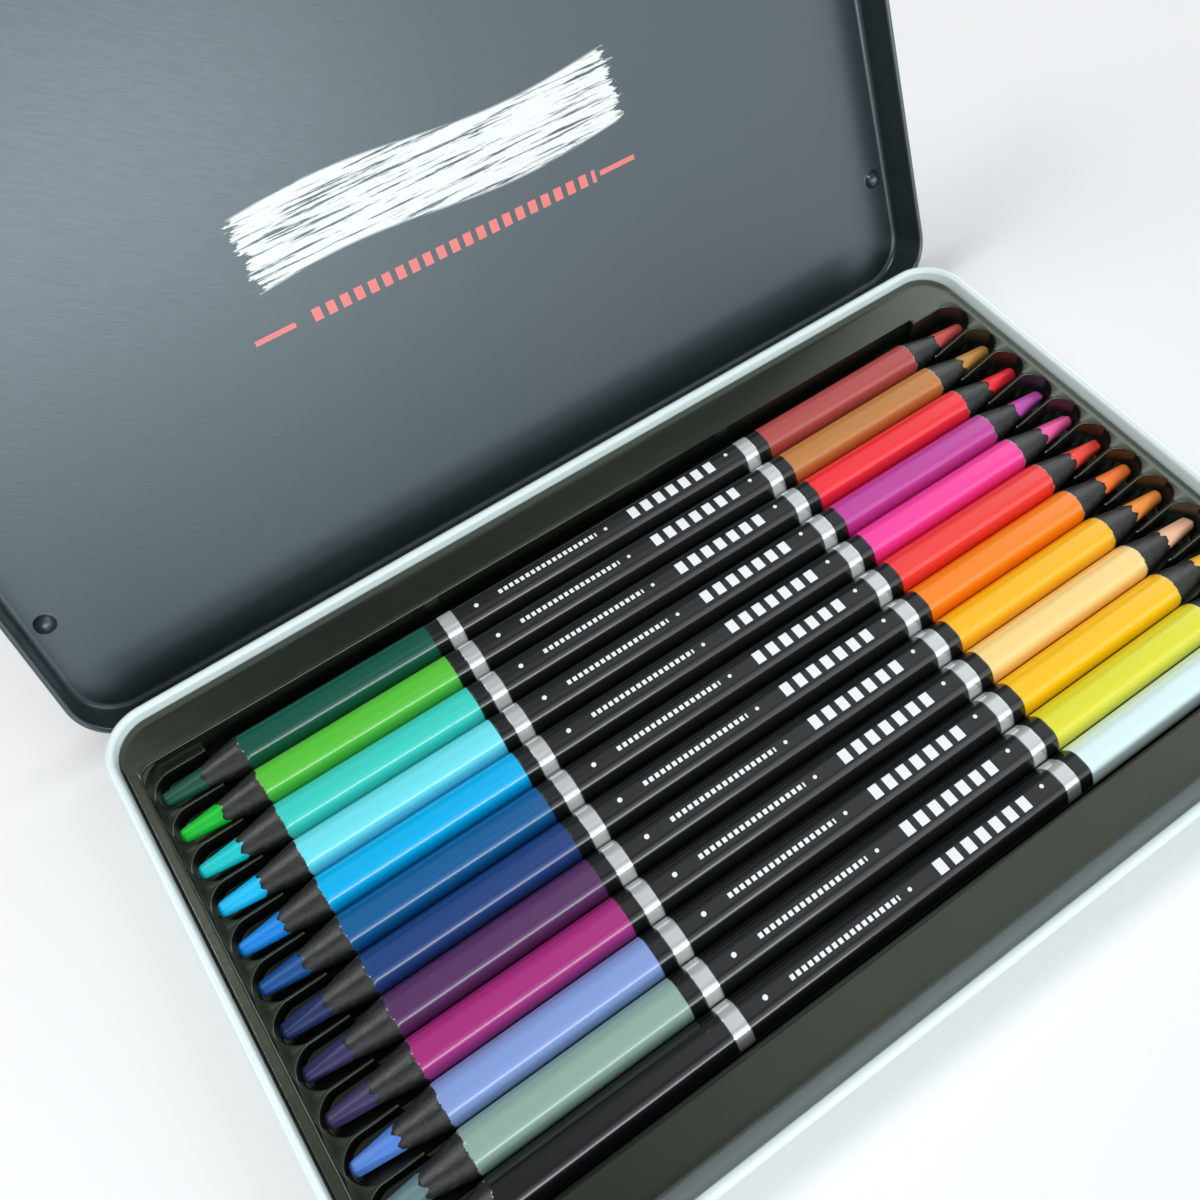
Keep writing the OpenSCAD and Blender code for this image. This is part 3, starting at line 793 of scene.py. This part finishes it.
def trayShape():
    # one grid of columns along X and rows along Y. Between neighbouring rows lie in turn a pocket's floor,
    # its wall, the rib's rounded edge and its top. A pocket's rows close in along two arcs to its nose.
    leadTip = boxOf("pencil_01_lead_warm")[1][0]
    floorZ = trayLow[2] + tray["sheet"]
    ledgeZ = trayHigh[2]
    ribZ = floorZ + tray["ribHeight"]
    tipX = leadTip + tray["tipGap"]
    ribX = tipX - tray["ribLength"]
    wallX = tipX + tray["recessStep"]
    halfX = trayHigh[0]
    middleY = (trayLow[1] + trayHigh[1]) / 2
    halfY = (trayHigh[1] - trayLow[1]) / 2
    offset = tray["noseR"] - tray["pocketHalf"] - tray["noseBulge"]
    noseX = tipX - math.sqrt(tray["noseR"] ** 2 - offset ** 2)
    edgeR = tray["edgeR"]
    # the grid ends where the ledge's rounded outer edge begins
    gridX = halfX - edgeR
    gridY = halfY - edgeR
    gridCorner = tray["cornerR"] - edgeR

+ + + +

● YOUR TASK: Please reproduce every line of the material word for word.

● SOLUTION TO THE PROBLEM:
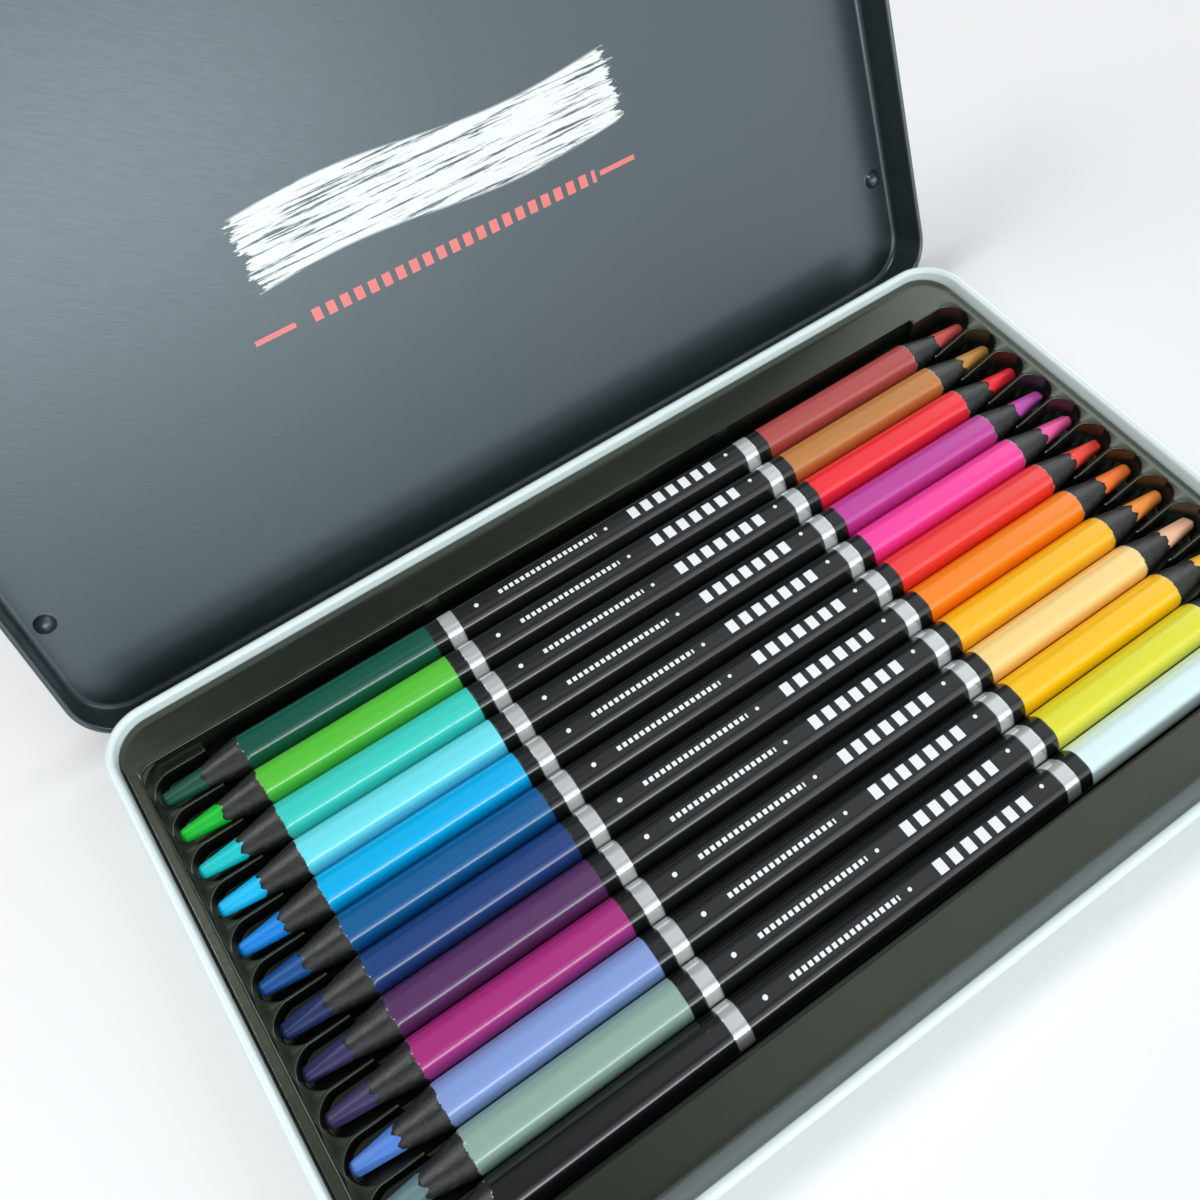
Keep writing the OpenSCAD and Blender code for this image. This is part 3, starting at line 793 of scene.py. This part finishes it.
def trayShape():
    # one grid of columns along X and rows along Y. Between neighbouring rows lie in turn a pocket's floor,
    # its wall, the rib's rounded edge and its top. A pocket's rows close in along two arcs to its nose.
    leadTip = boxOf("pencil_01_lead_warm")[1][0]
    floorZ = trayLow[2] + tray["sheet"]
    ledgeZ = trayHigh[2]
    ribZ = floorZ + tray["ribHeight"]
    tipX = leadTip + tray["tipGap"]
    ribX = tipX - tray["ribLength"]
    wallX = tipX + tray["recessStep"]
    halfX = trayHigh[0]
    middleY = (trayLow[1] + trayHigh[1]) / 2
    halfY = (trayHigh[1] - trayLow[1]) / 2
    offset = tray["noseR"] - tray["pocketHalf"] - tray["noseBulge"]
    noseX = tipX - math.sqrt(tray["noseR"] ** 2 - offset ** 2)
    edgeR = tray["edgeR"]
    # the grid ends where the ledge's rounded outer edge begins
    gridX = halfX - edgeR
    gridY = halfY - edgeR
    gridCorner = tray["cornerR"] - edgeR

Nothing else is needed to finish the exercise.